6: Republican seat held by Rep. Steve Southerland (2nd District).
Southerland vs. Al Lawson (D).
(Previous rating: 6)

Republicans appear to be getting just a little bit nervous about Southerland’s chances of winning a second term. The National Republican Congressional Committee recently decided to start airing ads in this northern Florida seat, which was held for years by Blue Dog Democrat Allen Boyd. The NRCC’s move came in response to a string of ads for Lawson, a former state senator. While the district is slightly more Democratic than it was before redistricting, it still only voted 47 percent for Obama in 2008.

7: Republican seat held by Rep. Vern Buchanan (16th Dstrict).
Buchanan vs. Keith Fitzgerald (D).
(Previous rating: 5)

Buchanan has been hobbled by continuing ethics concerns, but his chances in the Sarasota-based district looks stronger than they did just a few weeks ago.
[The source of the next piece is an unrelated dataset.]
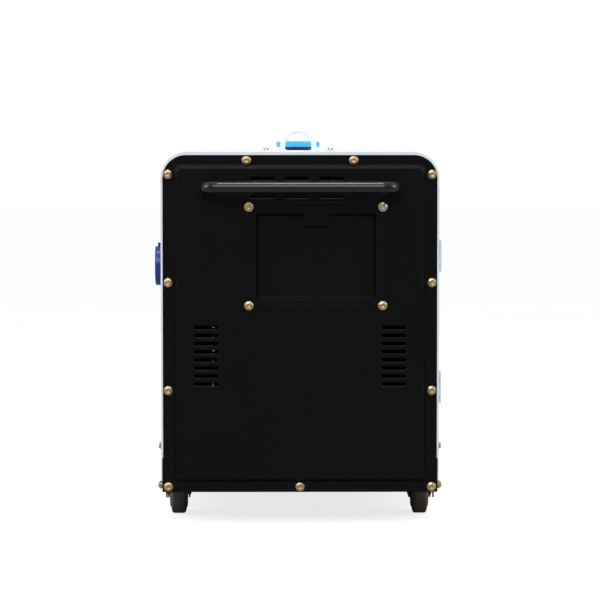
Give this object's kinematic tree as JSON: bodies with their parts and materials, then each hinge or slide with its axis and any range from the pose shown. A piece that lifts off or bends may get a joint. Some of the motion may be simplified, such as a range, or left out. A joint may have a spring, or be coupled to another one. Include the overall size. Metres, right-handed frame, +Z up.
{
  "type": "portable generator",
  "caption": "Silent diesel generator set in a white steel canopy on casters, with black end panels, carry handles, service doors, sockets and a lifting ring.",
  "frame": {"origin": "on the floor under the middle of the canopy", "axes": "+Z up, +Y along the canopy away from the vented end panel, +X across it away from the control panel"},
  "size_m": [0.559, 1.052, 0.745],
  "materials": {
    "black_coat": "satin black powder coat",
    "white_coat": "satin white powder coat",
    "grey_coat": "dark grey paint",
    "gold_zinc": "yellow zinc plating",
    "zinc_steel": "clear zinc plating",
    "foam": "open-cell acoustic foam",
    "tyre_rubber": "dull solid tyre",
    "mount_rubber": "dull",
    "blue_plastic": "satin blue",
    "cap_plastic": "satin sky blue",
    "dark_plastic": "fine grain",
    "grey_plastic": "fine grain",
    "red_plastic": "gloss",
    "lamp_lens": "clear gloss",
    "brass": "dull",
    "cast_iron": "painted casting",
    "cast_aluminium": "as cast",
    "steel": "machined",
    "hot_steel": "heat-resistant aluminium paint"
  },
  "bodies": {
    "set": {"base_tray": "black_coat", "canopy_frame": "black_coat", "roof_panel": "white_coat", "left_side_panel": "white_coat", "right_side_panel": "white_coat", "rear_end_panel": "black_coat", "front_end_panel": "black_coat", "rear_access_cover": "black_coat", "rear_handle": "black_coat", "front_handle": "black_coat", "lifting_ring": "white_coat", "roof_foam": "foam", "gold_screws": "gold_zinc", "door_hinges": "white_coat", "control_panel": "grey_coat", "main_socket": "blue_plastic", "small_sockets": "grey_plastic", "meters": "dark_plastic", "breaker": "dark_plastic", "switch_bezels": "zinc_steel", "indicator_lamps": "lamp_lens", "terminals": "brass", "caster_brackets": "black_coat", "engine_block": "cast_iron", "cylinder": "cast_aluminium", "blower_housing": "grey_coat", "alternator_housing": "cast_aluminium", "engine_bed": "black_coat", "rubber_mounts": "mount_rubber", "starter_motor": "grey_coat", "air_cleaner": "dark_plastic", "fuel_tank": "dark_plastic", "muffler": "hot_steel", "battery": "dark_plastic"},
    "left_door": {"left_door": "white_coat", "left_door_foam": "foam"},
    "left_latch": {"left_door_latch": "dark_plastic"},
    "right_door": {"right_door": "white_coat", "right_door_foam": "foam"},
    "right_latch": {"right_door_latch": "dark_plastic"},
    "main_lid": {"main_socket_lid": "blue_plastic"},
    "rear_lid": {"rear_small_socket_lid": "grey_plastic"},
    "front_lid": {"front_small_socket_lid": "grey_plastic"},
    "lever": {"breaker_lever": "grey_plastic"},
    "key": {"ignition_key": "steel"},
    "stop": {"stop_button": "red_plastic"},
    "rear_left_wheel": {"fixed_wheel_left": "tyre_rubber"},
    "rear_right_wheel": {"fixed_wheel_right": "tyre_rubber"},
    "left_fork": {"swivel_fork_left": "black_coat"},
    "right_fork": {"swivel_fork_right": "black_coat"},
    "front_left_wheel": {"swivel_wheel_left": "tyre_rubber"},
    "front_right_wheel": {"swivel_wheel_right": "tyre_rubber"},
    "left_brake": {"brake_pedal_left": "zinc_steel"},
    "right_brake": {"brake_pedal_right": "zinc_steel"},
    "crank_train": {"crankshaft": "steel", "flywheel_fan": "cast_aluminium", "alternator_rotor": "steel"},
    "cap": {"fuel_cap": "cap_plastic"},
    "oil_dipstick": {"dipstick": "steel"}
  },
  "joints": [
    {"name": "left_door_hinge", "type": "hinge", "parent": "set", "child": "left_door", "pos_m": [-0.264, 0.404, 0.3], "axis": [0, 0, -1], "range_deg": [0, 110]},
    {"name": "left_latch_turn", "type": "hinge", "parent": "left_door", "child": "left_latch", "pos_m": [-0.262, 0.01, 0.376], "axis": [1, 0, 0], "range_deg": [-90, 0]},
    {"name": "right_door_hinge", "type": "hinge", "parent": "set", "child": "right_door", "pos_m": [0.264, -0.404, 0.3], "axis": [0, 0, -1], "range_deg": [0, 110]},
    {"name": "right_latch_turn", "type": "hinge", "parent": "right_door", "child": "right_latch", "pos_m": [0.262, -0.01, 0.376], "axis": [-1, 0, 0], "range_deg": [-90, 0]},
    {"name": "main_lid_hinge", "type": "hinge", "parent": "set", "child": "main_lid", "pos_m": [-0.264, -0.24, 0.519], "axis": [0, 1, 0], "range_deg": [0, 110], "stiffness_Nm_per_rad": 0.03, "springref_deg": -34.38},
    {"name": "rear_lid_hinge", "type": "hinge", "parent": "set", "child": "rear_lid", "pos_m": [-0.257, -0.345, 0.505], "axis": [0, 1, 0], "range_deg": [0, 100], "stiffness_Nm_per_rad": 0.012, "springref_deg": -34.38},
    {"name": "front_lid_hinge", "type": "hinge", "parent": "set", "child": "front_lid", "pos_m": [-0.257, -0.135, 0.505], "axis": [0, 1, 0], "range_deg": [0, 100], "stiffness_Nm_per_rad": 0.012, "springref_deg": -34.38},
    {"name": "breaker_rock", "type": "hinge", "parent": "set", "child": "lever", "pos_m": [-0.2563, -0.335, 0.38], "axis": [0, 1, 0], "range_deg": [-18, 18]},
    {"name": "key_turn", "type": "hinge", "parent": "set", "child": "key", "pos_m": [-0.26, -0.13, 0.562], "axis": [1, 0, 0], "range_deg": [0, 60]},
    {"name": "stop_press", "type": "slide", "parent": "set", "child": "stop", "axis": [1, 0, 0], "range_m": [0, 0.004], "stiffness_N_per_m": 400, "springref_m": -0.002},
    {"name": "rear_left_wheel_spin", "type": "hinge", "parent": "set", "child": "rear_left_wheel", "pos_m": [-0.232, -0.3, 0.04], "axis": [1, 0, 0], "continuous": true},
    {"name": "rear_right_wheel_spin", "type": "hinge", "parent": "set", "child": "rear_right_wheel", "pos_m": [0.232, -0.3, 0.04], "axis": [1, 0, 0], "continuous": true},
    {"name": "left_fork_swivel", "type": "hinge", "parent": "set", "child": "left_fork", "pos_m": [-0.18, 0.372, 0.088], "axis": [0, 0, 1], "continuous": true},
    {"name": "right_fork_swivel", "type": "hinge", "parent": "set", "child": "right_fork", "pos_m": [0.18, 0.372, 0.088], "axis": [0, 0, 1], "continuous": true},
    {"name": "front_left_wheel_spin", "type": "hinge", "parent": "left_fork", "child": "front_left_wheel", "pos_m": [-0.18, 0.347, 0.04], "axis": [1, 0, 0], "continuous": true},
    {"name": "front_right_wheel_spin", "type": "hinge", "parent": "right_fork", "child": "front_right_wheel", "pos_m": [0.18, 0.347, 0.04], "axis": [1, 0, 0], "continuous": true},
    {"name": "left_brake_press", "type": "hinge", "parent": "left_fork", "child": "left_brake", "pos_m": [-0.16, 0.33, 0.05], "axis": [1, 0, 0], "range_deg": [0, 17]},
    {"name": "right_brake_press", "type": "hinge", "parent": "right_fork", "child": "right_brake", "pos_m": [0.2, 0.33, 0.05], "axis": [1, 0, 0], "range_deg": [0, 17]},
    {"name": "crank_turn", "type": "hinge", "parent": "set", "child": "crank_train", "pos_m": [0, 0, 0.29], "axis": [0, 1, 0], "continuous": true},
    {"name": "cap_lift", "type": "slide", "parent": "set", "child": "cap", "axis": [0, 0, 1], "range_m": [0, 0.06]},
    {"name": "dipstick_pull", "type": "slide", "parent": "set", "child": "oil_dipstick", "axis": [0, 0, 1], "range_m": [0, 0.085]}
  ]
}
The Democratic Congressional Campaign Committee reportedly withdrew a $230,000 ad buy that would have supported Buchanan’s once-promising challenger, Fitzgerald, a former state representative. It didn’t help that Fitzgerald had to deal with revelations that he had hired a communications director whose blog included sexually charged attacks against Republicans and even the pope.

8: Republican seat held by Rep. C.W. (Bill) Young (13th district).
Young vs. Jessica Ehrlich (D).
(Previous rating: 8)

Young is an institution in Tampa Bay, having first won his seat in 1970. He’s expected to win again, but it’s worth keeping an eye on the Democratic nominee, Jessica Ehrlich, a former aide to members of both parties in Congress.